Buying a business in which you have no knowledge or understanding of the industry, only that it looks kind of similar to the situation you found yourself in, is hardly the way to be using shareholder resources.

Aron has indicated he wants to think outside the box when it comes to reviving AMC, and not all of the options involve movies per se. 

For example, Aron recently revealed six strategies he saw AMC undertaking that included developing non-fungible tokens, or NFTs, and selling popcorn in retail stores. He did say he wanted to make more acquisitions, but I suspect most people thought he meant in line with the theater chain acquisitions he previously made. Buying a gold and silver miner was probably not on anyone's bingo card.

Suspicious trading activity

The investment is likely to get SEC scrutiny too. CNBC reports there was highly unusual trading occurring in the days just preceding the announcement of the investment. 

It says analysis of FactSet data shows the 90-day average trading volume of Hycroft stock was around 355,000 shares prior to the news, but the day before, it spiked to 58.6 million shares, bringing the 90-day average up to 10.5 million shares. 

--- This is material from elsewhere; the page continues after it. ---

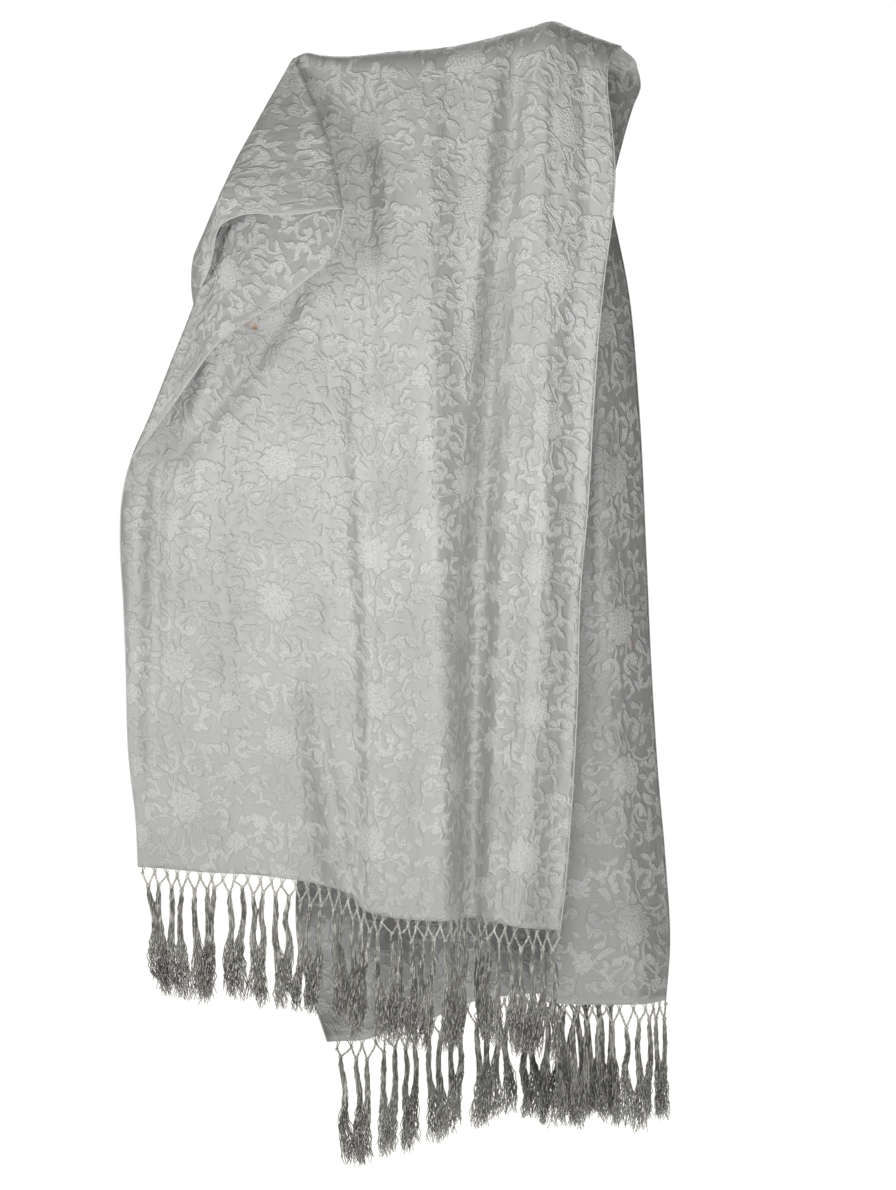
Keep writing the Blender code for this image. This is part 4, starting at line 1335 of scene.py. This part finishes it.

Indeed, last Friday, trading surged to 340 million shares, or five times greater than Hycroft's outstanding share count, and its stock rocketed from $0.30 a share to $1.40 the day before AMC announced its investment, a better than four-fold increase in price. 

Fool's gold

Investing legend Peter Lynch had a word for when companies go far afield like this: "de-worsi-fication." 

In a bid to engage in a bit of empire building, CEOs graft wildly unrelated businesses onto their operations, ones that do nothing to strengthen the primary company -- and they tend to end badly.

There was a lot to make investors cautious about taking a stake in AMC Entertainment before this. Now that the movie theater stock is getting into gold and silver mining, they should stay far away.